** Data segment **
┄┄┄┄┄┄
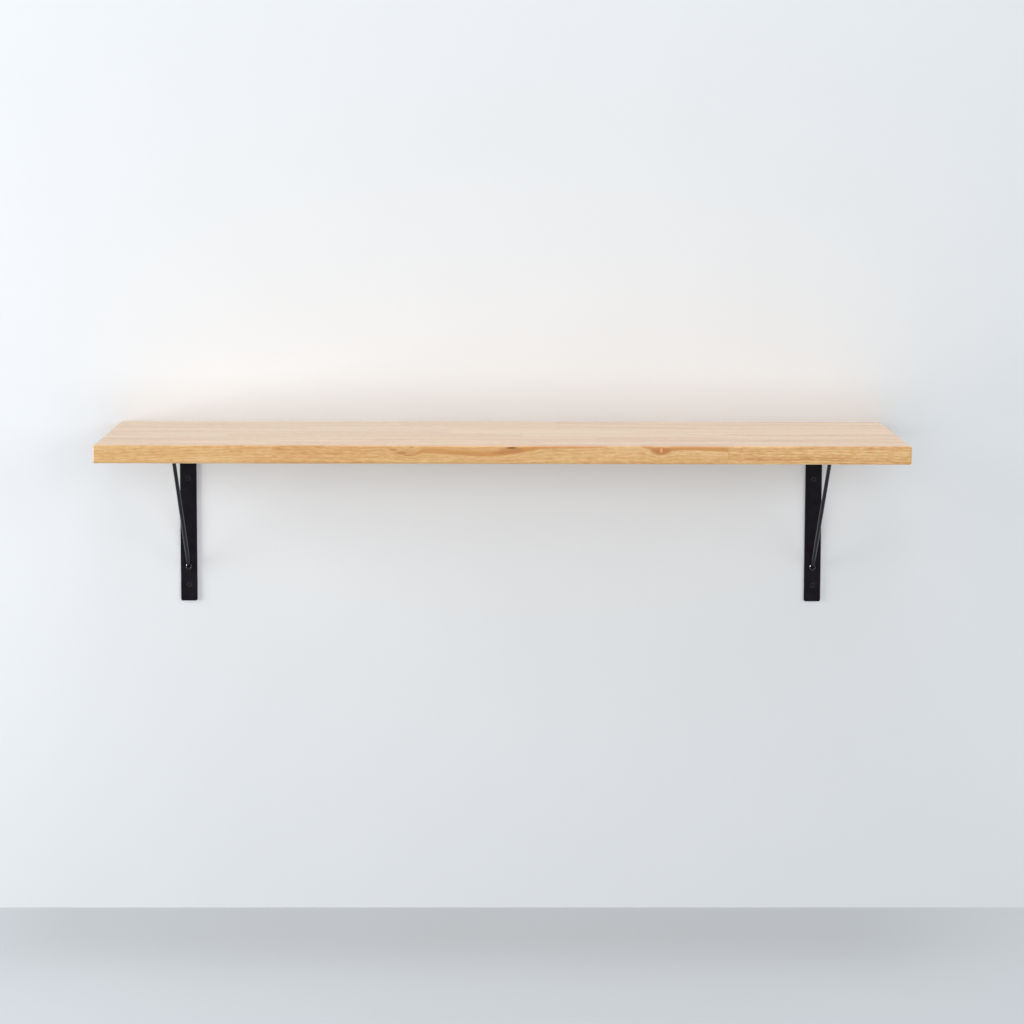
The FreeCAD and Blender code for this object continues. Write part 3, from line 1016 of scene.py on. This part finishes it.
@dataclass
class Studio:
    """The pale wall and floor, and the soft light on them.

    Attributes:
        floor_height: How high the floor lies.
        wall_gap: How far the wall stands behind the board's rear face.
        half_width: Half the wall's width.
        wall_height: The wall's height.
        floor_depth: How far the floor reaches from the wall.
        aim: The point that every lamp faces.
        wall_paint: The wall's colour.
        floor_paint: The floor's colour.
        paint_dullness: The paint's roughness.
        paint_gloss: How strongly it mirrors.
        paint_thin: How bright it is where it lies thin, as a share of its colour.
        paint_clouds: How many thick and thin places lie on a metre.
        roller_marks: How many marks of the roller lie on a metre.
        wall_glow: The light that comes from the wall's side.
        room_glow: The light that comes from the open side.
        glow_edge: How gradually one turns into the other.
        lamps: Every lamp and its name.
    """

    floor_height: float = -0.775
    wall_gap: float = 0.0006
    half_width: float = 3.0
    wall_height: float = 2.6
    floor_depth: float = 5.0
    aim: Point = (0.0, 0.0, -0.1)
    wall_paint: Colour = (0.845, 0.865, 0.892)
    floor_paint: Colour = (0.64, 0.675, 0.71)
    paint_dullness: float = 0.75
    paint_gloss: float = 0.2
    paint_thin: float = 0.985
    paint_clouds: float = 3.0
    roller_marks: float = 160.0
    wall_glow: Colour = (0.83, 0.845, 0.86)
    room_glow: Colour = (0.225, 0.215, 0.205)
    glow_edge: float = 0.2
    lamps: tuple[tuple[str, Lamp], ...] = (
        ("front", Lamp((0.2, -4.8, 0.15), (2.6, 2.6), 99.0, (0.92, 0.985, 1.03), False)),
        ("window_high", Lamp((-3.0, -1.05, 0.9), (1.4, 1.4), 31.0, (0.97, 0.99, 1.01))),
        ("window_low", Lamp((-3.0, -1.1, -0.2), (1.4, 1.0), 34.0)),
        ("right", Lamp((3.0, -3.2, 1.0), (1.8, 1.8), 32.5, (0.95, 0.99, 1.0))),
        ("above", Lamp((0.2, -0.42, 2.5), (1.2, 0.7), 20.0, (0.97, 0.985, 1.01))),
    )

    def build(self) -> None:
        """Builds the wall, the floor, the room's light and the lamps."""
        self._sheet("wall", self._paint("wall_paint", self.wall_paint), True)
        self._sheet("floor", self._paint("floor_paint", self.floor_paint), False)
        self._room()
        for name, lamp in self.lamps:
            lamp.build(name, self.aim)
        log.info("hung %d lamps", len(self.lamps))

    def _sheet(self, name: str, material: bpy.types.Material, upright: bool) -> None:
        """Lays the wall or the floor as a plain sheet seen from its front.

        Args:
            name: The sheet's name.
            material: Its paint.
            upright: Whether it is the wall.
        """
        mesh = bmesh.new()
        bmesh.ops.create_grid(mesh, x_segments=1, y_segments=1, size=1.0)
        length = self.wall_height if upright else self.floor_depth
        bmesh.ops.scale(mesh, vec=(self.half_width, length / 2, 1.0), verts=mesh.verts)
        if upright:
            bmesh.ops.rotate(mesh, matrix=Matrix.Rotation(QUARTER_TURN, 3, "X"), verts=mesh.verts)
            middle = (0.0, self.wall_gap, self.floor_height + length / 2)
        else:
            middle = (0.0, self.wall_gap - length / 2, self.floor_height)
        bmesh.ops.translate(mesh, vec=middle, verts=mesh.verts)
        made = piece_from(name, mesh, material)
        made.visible_shadow = made.visible_diffuse = made.visible_glossy = False
        log.info("laid the %s", name)

    def _paint(self, name: str, colour: Colour) -> bpy.types.Material:
        """Makes flat paint that can be looked through from behind.

        Args:
            name: The material's name.
            colour: The paint's colour.

        Returns:
            The paint.
        """
        sheet = NodeSheet(name)
        cloud = sheet.speckle(self.paint_clouds, 4.0)
        thin = tuple(c * self.paint_thin for c in colour)
        tone = sheet.blend(sheet.remap(cloud, 0.3, 0.7), thin, colour)
        roller = sheet.speckle(self.roller_marks)
        paint = sheet.node("ShaderNodeBsdfPrincipled", {
            "Base Color": tone, "Roughness": self.paint_dullness,
            "Specular IOR Level": self.paint_gloss, "Normal": sheet.bump(roller, 0.0004, 0.3),
        })
        behind = sheet.node("ShaderNodeNewGeometry").outputs["Backfacing"]
        clear = sheet.node("ShaderNodeBsdfTransparent")
        inputs = {0: behind, 1: paint.outputs[0], 2: clear.outputs[0]}
        shown = sheet.node("ShaderNodeMixShader", inputs)
        sheet.node("ShaderNodeOutputMaterial", {"Surface": shown.outputs[0]})
        return sheet.material

    def _room(self) -> None:
        """Lights the room: pale from the wall's side, dimmer from the open side."""
        world = bpy.data.worlds.new("room")
        bpy.context.scene.world = world
        world.use_nodes = True
        nodes, links = world.node_tree.nodes, world.node_tree.links
        nodes.clear()
        place = nodes.new("ShaderNodeTexCoord")
        split = nodes.new("ShaderNodeSeparateXYZ")
        side = nodes.new("ShaderNodeMapRange")
        tone = nodes.new("ShaderNodeMix")
        tone.data_type = "RGBA"
        glow = nodes.new("ShaderNodeBackground")
        plain = nodes.new("ShaderNodeBackground")
        path = nodes.new("ShaderNodeLightPath")
        chosen = nodes.new("ShaderNodeMixShader")
        output = nodes.new("ShaderNodeOutputWorld")
        links.new(place.outputs["Generated"], split.inputs[0])
        links.new(split.outputs[1], side.inputs["Value"])
        side.inputs["From Min"].default_value = -self.glow_edge
        side.inputs["From Max"].default_value = self.glow_edge
        links.new(side.outputs[0], tone.inputs[0])
        tone.inputs[6].default_value = (*self.room_glow, 1.0)
        tone.inputs[7].default_value = (*self.wall_glow, 1.0)
        links.new(tone.outputs[2], glow.inputs["Color"])
        plain.inputs["Color"].default_value = (*self.wall_glow, 1.0)
        links.new(path.outputs["Is Camera Ray"], chosen.inputs[0])
        links.new(glow.outputs[0], chosen.inputs[1])
        links.new(plain.outputs[0], chosen.inputs[2])
        links.new(chosen.outputs[0], output.inputs["Surface"])


def main() -> None:
    """Builds the shelf and its studio."""
    logging.basicConfig(level=logging.INFO, format="%(message)s")
    bpy.context.scene.view_settings.view_transform = "Standard"
    Eye().build()
    Studio().build()
    Board().build()
    bar = BlackCoat(smooth=0.36, dull=0.44, gloss=0.18, peel=0.00005).material("bar_coat")
    rod = BlackCoat(smooth=0.055, dull=0.09, gloss=0.15, peel=0.000004).material("rod_coat")
    for side in Side:
        Bracket(side).build(bar, rod)


if __name__ == "__main__":
    main()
┄┄┄┄┄┄
** What this task involves **
In this exercise, copy only the lines from the opening line of the material through the line where "light on them." appears.

** Solved exercise **
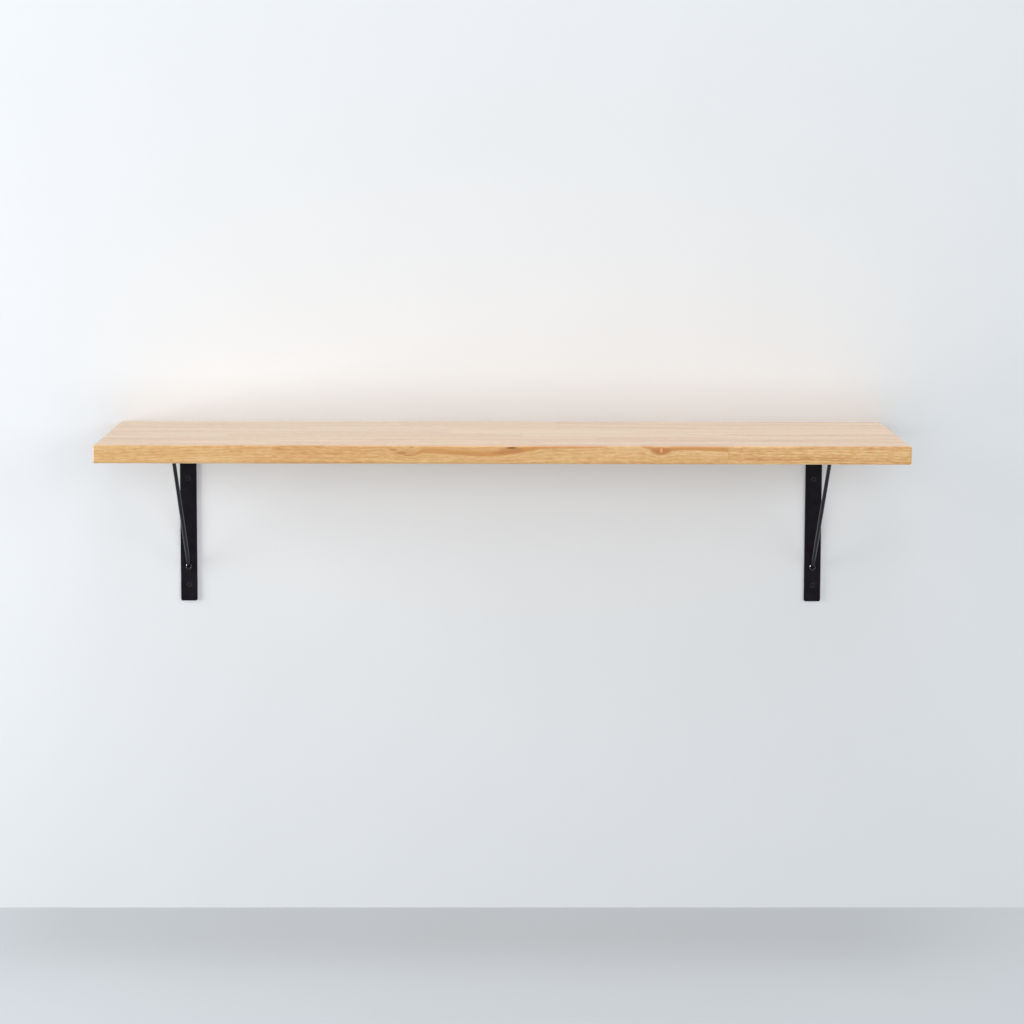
The FreeCAD and Blender code for this object continues. Write part 3, from line 1016 of scene.py on. This part finishes it.
@dataclass
class Studio:
    """The pale wall and floor, and the soft light on them.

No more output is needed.